No other program has had the level of investment that is at BGSU, said President Rodney Rogers.

“Our students are gaining the skills and tools that they need to be empowered to be successful in college, leverage the opportunities that exist in a major comprehensive university like Bowling Green and ultimately be prepared for a lifetime of careers and lead a meaningful and productive life,” Rogers said.

Radbill said that Rogers suggested the idea to him, but he was ready for that inspiration because of discussions he had with many of the students who had received scholarships that he had sponsored.

“As I learned more and more about life design I could see how it can help that student graduate and become successful,” Radbill said in an interview. “Working with the coaches, and we’ve had the opportunity to do that, and meeting the ambassadors, it has been such a thrill for me. it’s almost like a dream come true.”

During his ribbon cutting speech, Radbill talked about three interrelated initiatives necessary for the program’s future success.

“Life Design, as you all realize, cannot stand alone. Partnering with academic advising, and partnering with the Michael and Sara Kuhlin Hub for Career Design and Connections … were totally necessary and had to happen. These three interrelated initiatives are in fact foundations for maximum student success,” Radbill said.

Ausdenmoore said the new Kuhlin Career Design and Connections center is located in the Student Union and will have its ribbon cutting on March 4.

Radbill and Michael Kuhlin’s $7.5 million donations total $13.5 million for career and life design.

The program has seven life design coaches and a dozen life design student ambassadors staffing the new Radbill facility. The life design team is planned to continue expanding.

Radbill said that he was initially just part of funding for the Life Design program, but that grew as he learned the potential benefits for the students.

“The more we learned about it we thought we really needed the building, to go hand-in-hand with the program. That’s where we ended up doing both,” Radbill said.

Radbill is a 1968 graduate of BGSU, with a degree in finance.
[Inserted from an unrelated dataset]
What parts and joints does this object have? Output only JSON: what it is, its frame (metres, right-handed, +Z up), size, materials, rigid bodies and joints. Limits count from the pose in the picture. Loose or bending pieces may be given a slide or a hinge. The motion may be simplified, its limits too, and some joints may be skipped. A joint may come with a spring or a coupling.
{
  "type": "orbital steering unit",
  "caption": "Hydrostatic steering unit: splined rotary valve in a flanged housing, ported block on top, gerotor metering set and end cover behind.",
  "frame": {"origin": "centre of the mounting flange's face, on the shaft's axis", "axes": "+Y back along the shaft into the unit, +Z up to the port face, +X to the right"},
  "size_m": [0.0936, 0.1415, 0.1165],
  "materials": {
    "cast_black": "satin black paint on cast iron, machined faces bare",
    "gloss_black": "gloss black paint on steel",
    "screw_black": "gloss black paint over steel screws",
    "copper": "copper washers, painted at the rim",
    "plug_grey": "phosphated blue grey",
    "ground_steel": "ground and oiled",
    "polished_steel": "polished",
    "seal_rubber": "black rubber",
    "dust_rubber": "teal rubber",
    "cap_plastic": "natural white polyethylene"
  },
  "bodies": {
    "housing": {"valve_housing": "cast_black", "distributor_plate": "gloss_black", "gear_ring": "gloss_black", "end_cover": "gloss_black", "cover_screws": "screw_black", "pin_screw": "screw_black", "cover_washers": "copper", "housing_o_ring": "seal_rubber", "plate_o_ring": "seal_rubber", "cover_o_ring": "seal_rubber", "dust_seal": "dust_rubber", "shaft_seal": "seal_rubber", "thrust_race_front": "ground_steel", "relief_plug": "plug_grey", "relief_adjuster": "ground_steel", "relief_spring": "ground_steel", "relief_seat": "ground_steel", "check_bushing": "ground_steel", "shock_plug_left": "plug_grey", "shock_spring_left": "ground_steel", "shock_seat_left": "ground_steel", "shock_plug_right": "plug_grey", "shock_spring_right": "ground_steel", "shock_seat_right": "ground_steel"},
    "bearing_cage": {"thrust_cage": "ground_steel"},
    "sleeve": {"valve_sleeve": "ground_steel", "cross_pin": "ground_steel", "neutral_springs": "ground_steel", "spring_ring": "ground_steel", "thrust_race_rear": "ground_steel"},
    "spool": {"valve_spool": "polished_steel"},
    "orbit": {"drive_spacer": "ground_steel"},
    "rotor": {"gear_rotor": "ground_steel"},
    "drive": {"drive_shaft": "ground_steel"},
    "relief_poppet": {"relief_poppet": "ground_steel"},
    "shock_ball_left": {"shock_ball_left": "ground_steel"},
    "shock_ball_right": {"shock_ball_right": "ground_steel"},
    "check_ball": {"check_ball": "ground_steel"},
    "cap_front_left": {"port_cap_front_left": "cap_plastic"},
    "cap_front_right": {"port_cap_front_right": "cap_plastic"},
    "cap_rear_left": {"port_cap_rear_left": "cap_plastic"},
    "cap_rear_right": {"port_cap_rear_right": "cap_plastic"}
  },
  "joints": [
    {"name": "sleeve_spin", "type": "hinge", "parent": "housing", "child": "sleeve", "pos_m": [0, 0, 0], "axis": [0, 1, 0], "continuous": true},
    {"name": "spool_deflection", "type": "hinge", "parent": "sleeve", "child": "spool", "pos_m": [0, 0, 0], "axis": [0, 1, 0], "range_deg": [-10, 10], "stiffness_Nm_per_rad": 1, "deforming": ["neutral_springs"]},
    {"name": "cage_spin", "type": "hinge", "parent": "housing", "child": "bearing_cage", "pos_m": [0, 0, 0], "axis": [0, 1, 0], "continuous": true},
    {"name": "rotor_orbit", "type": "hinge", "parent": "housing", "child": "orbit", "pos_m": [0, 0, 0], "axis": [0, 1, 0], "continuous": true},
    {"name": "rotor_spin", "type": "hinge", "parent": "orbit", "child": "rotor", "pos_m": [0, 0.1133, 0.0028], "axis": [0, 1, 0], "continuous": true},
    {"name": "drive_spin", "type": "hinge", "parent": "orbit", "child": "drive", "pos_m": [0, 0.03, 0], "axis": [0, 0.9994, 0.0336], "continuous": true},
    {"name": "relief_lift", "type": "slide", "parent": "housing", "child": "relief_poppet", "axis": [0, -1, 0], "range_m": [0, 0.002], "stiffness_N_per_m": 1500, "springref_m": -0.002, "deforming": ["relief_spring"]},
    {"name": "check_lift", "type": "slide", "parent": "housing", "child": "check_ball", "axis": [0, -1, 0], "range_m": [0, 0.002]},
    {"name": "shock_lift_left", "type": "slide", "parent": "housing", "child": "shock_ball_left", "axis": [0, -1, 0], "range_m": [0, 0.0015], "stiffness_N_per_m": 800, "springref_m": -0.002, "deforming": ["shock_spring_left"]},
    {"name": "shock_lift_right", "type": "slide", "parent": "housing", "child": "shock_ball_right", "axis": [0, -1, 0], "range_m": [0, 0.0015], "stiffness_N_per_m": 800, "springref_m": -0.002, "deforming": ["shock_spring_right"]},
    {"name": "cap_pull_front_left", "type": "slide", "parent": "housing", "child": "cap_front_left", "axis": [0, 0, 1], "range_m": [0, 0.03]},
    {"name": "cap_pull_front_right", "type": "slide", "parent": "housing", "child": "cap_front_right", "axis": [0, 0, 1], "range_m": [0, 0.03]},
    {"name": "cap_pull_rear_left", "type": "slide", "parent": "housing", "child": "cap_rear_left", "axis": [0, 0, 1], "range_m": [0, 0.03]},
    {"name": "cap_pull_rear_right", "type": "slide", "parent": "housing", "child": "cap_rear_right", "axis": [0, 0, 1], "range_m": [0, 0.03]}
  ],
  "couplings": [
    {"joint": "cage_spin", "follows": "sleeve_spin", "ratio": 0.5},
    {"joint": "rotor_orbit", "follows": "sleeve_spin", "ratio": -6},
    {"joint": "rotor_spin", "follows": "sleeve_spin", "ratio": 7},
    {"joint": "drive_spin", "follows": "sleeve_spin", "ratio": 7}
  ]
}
He spent 36 years with Equitable, a financial services firm, where he retired as a senior vice president and chief operating officer of its retail distribution unit.
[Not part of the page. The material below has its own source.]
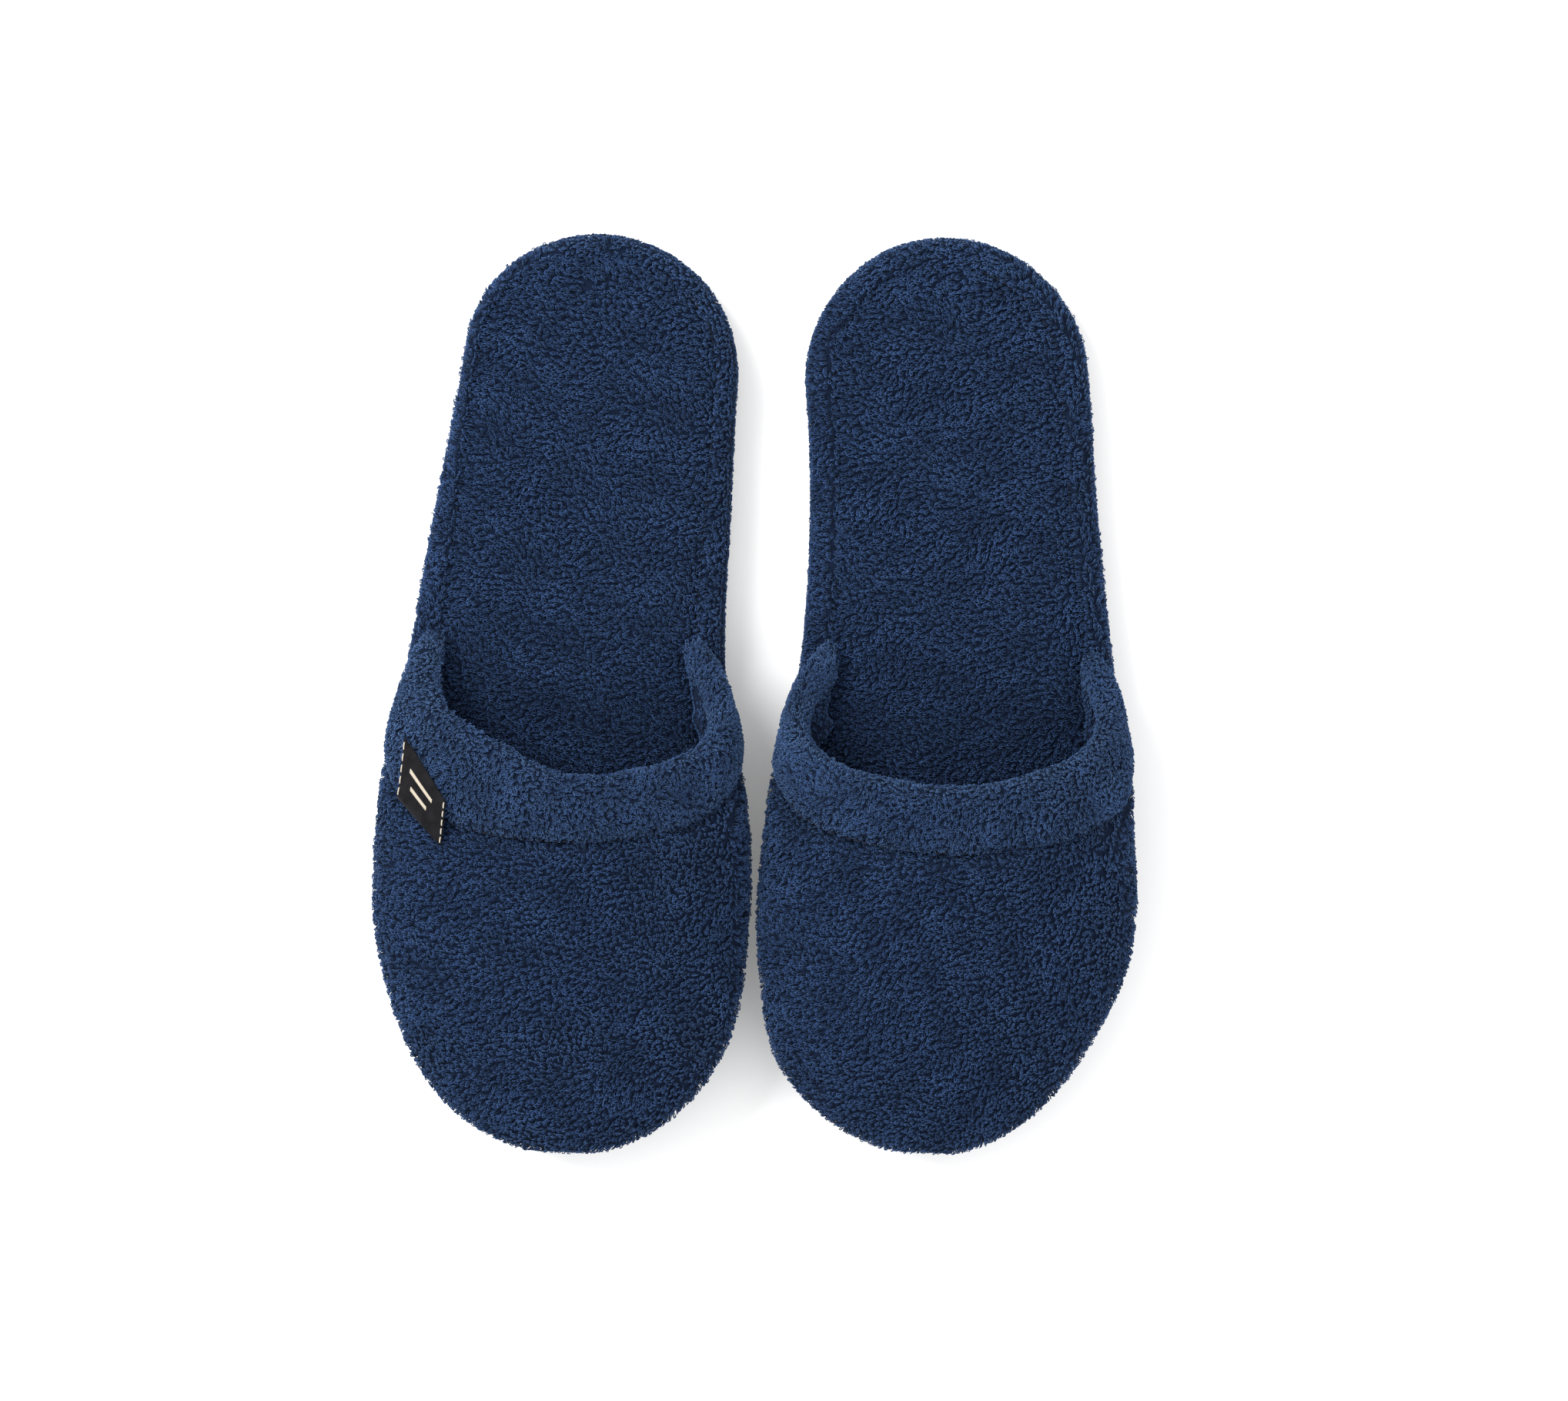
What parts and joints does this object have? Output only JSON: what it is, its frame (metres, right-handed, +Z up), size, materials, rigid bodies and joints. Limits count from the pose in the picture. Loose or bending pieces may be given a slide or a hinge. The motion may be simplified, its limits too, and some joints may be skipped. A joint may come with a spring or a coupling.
{
  "type": "spa slippers",
  "caption": "Pair of closed-toe mule slippers: a padded towelling vamp with a folded collar band on a wrapped foam sole whose heel bends up; a small woven label on one.",
  "frame": {"origin": "on the floor, under the middle of the pair's bounding box", "axes": "+Z up, toes towards -Y and heels towards +Y, the wearer's left slipper at +X and the right one at -X"},
  "size_m": [0.2396, 0.288, 0.0636],
  "materials": {
    "terry": "navy looped towelling",
    "outsole_rubber": "matt, finely textured",
    "midsole_foam": "closed-cell foam",
    "cushion_foam": "open-cell foam",
    "navy_thread": "twisted thread",
    "label_weave": "fine satin weave",
    "label_thread": "twisted thread"
  },
  "bodies": {
    "right_forefoot": {"right_outsole_front": "outsole_rubber", "right_midsole_front": "midsole_foam", "right_cushion_front": "cushion_foam", "right_footbed_front": "terry", "right_wrapper_front": "terry", "right_feather_seam_front": "navy_thread", "right_vamp_terry": "terry", "right_vamp_padding": "cushion_foam", "right_vamp_lining": "terry", "right_collar_band": "terry", "right_collar_seam": "navy_thread", "right_label": "label_weave", "right_label_stitches": "label_thread"},
    "right_heel": {"right_outsole_heel": "outsole_rubber", "right_midsole_heel": "midsole_foam", "right_cushion_heel": "cushion_foam", "right_footbed_heel": "terry", "right_wrapper_heel": "terry", "right_feather_seam_heel": "navy_thread"},
    "left_forefoot": {"left_outsole_front": "outsole_rubber", "left_midsole_front": "midsole_foam", "left_cushion_front": "cushion_foam", "left_footbed_front": "terry", "left_wrapper_front": "terry", "left_feather_seam_front": "navy_thread", "left_vamp_terry": "terry", "left_vamp_padding": "cushion_foam", "left_vamp_lining": "terry", "left_collar_band": "terry", "left_collar_seam": "navy_thread"},
    "left_heel": {"left_outsole_heel": "outsole_rubber", "left_midsole_heel": "midsole_foam", "left_cushion_heel": "cushion_foam", "left_footbed_heel": "terry", "left_wrapper_heel": "terry", "left_feather_seam_heel": "navy_thread"}
  },
  "joints": [
    {"name": "right_heel_flex", "type": "hinge", "parent": "right_forefoot", "child": "right_heel", "pos_m": [-0.0605, 0.0205, 0.0186], "axis": [1, 0, 0], "range_deg": [0, 45], "stiffness_Nm_per_rad": 0.8},
    {"name": "left_heel_flex", "type": "hinge", "parent": "left_forefoot", "child": "left_heel", "pos_m": [0.0605, 0.0205, 0.0186], "axis": [1, 0, 0], "range_deg": [0, 45], "stiffness_Nm_per_rad": 0.8},
    {"name": "slippers_apart", "type": "slide", "parent": "right_forefoot", "child": "left_forefoot", "axis": [1, 0, 0], "range_m": [0, 0.15]}
  ]
}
Over his years at the firm, Radbill said that he began to realize how lucky he was with his education and in finding several key people who helped him to successfully utilize the degree he earned.

“When I came here I was totally lost. When I came here I was 17 years old, and an average high school student, who was lucky enough to be accepted at BGSU,” Radbill said. “I had no clue what I wanted to do when I graduated.

“Through some very caring faculty, a really good faculty adviser and an administrator, that’s here today, they really helped me grow, learn, have fun and get involved in some leadership opportunities that I otherwise wouldn’t have had the opportunity to do. I feel a lot of it was luck for me. I don’t like luck to be the way to have things happen.”

Radbill described working with many people in the business world who graduated with perfect grades — compared to his 3.0 — that didn’t get much out of their college experience and later struggled with work.

“I set my long-term and short-term goals and I was very fortunate to be able to meet them, because of what I received at BGSU and because of luck,” Radbill said.

In the years leading up to the Life Design center, Radbill would have annual meetings with the student scholarship recipients that he funded. He said he learned a lot in the roundtable discussion.

Radbill and his partner, Kohn, soon became actively involved in the design of the program and mission of the center.

“This became a natural for Jan and myself to be involved with, and to be the financiers of such a thing,” Radbill said. “It sets BGSU apart from other universities. I believe that they’re going to get on this bandwagon. Because academic success doesn’t help you out in the world, unless you also have the success of what life design can bring to the table.”